Rows from a dataset:
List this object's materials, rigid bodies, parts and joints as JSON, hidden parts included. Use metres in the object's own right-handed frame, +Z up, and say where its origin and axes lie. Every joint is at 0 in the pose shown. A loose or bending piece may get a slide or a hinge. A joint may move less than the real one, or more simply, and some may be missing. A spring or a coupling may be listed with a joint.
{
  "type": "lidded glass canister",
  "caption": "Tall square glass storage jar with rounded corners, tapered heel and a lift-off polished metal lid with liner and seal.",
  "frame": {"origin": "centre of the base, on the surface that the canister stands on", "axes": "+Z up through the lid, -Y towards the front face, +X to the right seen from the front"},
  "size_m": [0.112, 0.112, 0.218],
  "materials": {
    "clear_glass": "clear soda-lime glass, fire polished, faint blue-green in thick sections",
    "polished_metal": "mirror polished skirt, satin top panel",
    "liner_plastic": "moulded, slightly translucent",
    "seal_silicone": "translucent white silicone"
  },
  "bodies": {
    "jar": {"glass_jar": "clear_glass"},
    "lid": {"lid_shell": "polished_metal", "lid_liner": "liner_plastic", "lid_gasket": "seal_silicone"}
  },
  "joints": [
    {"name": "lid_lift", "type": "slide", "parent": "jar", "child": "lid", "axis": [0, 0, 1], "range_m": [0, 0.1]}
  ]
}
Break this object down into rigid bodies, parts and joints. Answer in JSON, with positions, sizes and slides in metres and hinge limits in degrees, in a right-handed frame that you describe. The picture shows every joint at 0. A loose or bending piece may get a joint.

**Directions for this task**
Type the whole listing again, unaltered.

**Written answer**
List this object's materials, rigid bodies, parts and joints as JSON, hidden parts included. Use metres in the object's own right-handed frame, +Z up, and say where its origin and axes lie. Every joint is at 0 in the pose shown. A loose or bending piece may get a slide or a hinge. A joint may move less than the real one, or more simply, and some may be missing. A spring or a coupling may be listed with a joint.
{
  "type": "lidded glass canister",
  "caption": "Tall square glass storage jar with rounded corners, tapered heel and a lift-off polished metal lid with liner and seal.",
  "frame": {"origin": "centre of the base, on the surface that the canister stands on", "axes": "+Z up through the lid, -Y towards the front face, +X to the right seen from the front"},
  "size_m": [0.112, 0.112, 0.218],
  "materials": {
    "clear_glass": "clear soda-lime glass, fire polished, faint blue-green in thick sections",
    "polished_metal": "mirror polished skirt, satin top panel",
    "liner_plastic": "moulded, slightly translucent",
    "seal_silicone": "translucent white silicone"
  },
  "bodies": {
    "jar": {"glass_jar": "clear_glass"},
    "lid": {"lid_shell": "polished_metal", "lid_liner": "liner_plastic", "lid_gasket": "seal_silicone"}
  },
  "joints": [
    {"name": "lid_lift", "type": "slide", "parent": "jar", "child": "lid", "axis": [0, 0, 1], "range_m": [0, 0.1]}
  ]
}
Break this object down into rigid bodies, parts and joints. Answer in JSON, with positions, sizes and slides in metres and hinge limits in degrees, in a right-handed frame that you describe. The picture shows every joint at 0. A loose or bending piece may get a joint.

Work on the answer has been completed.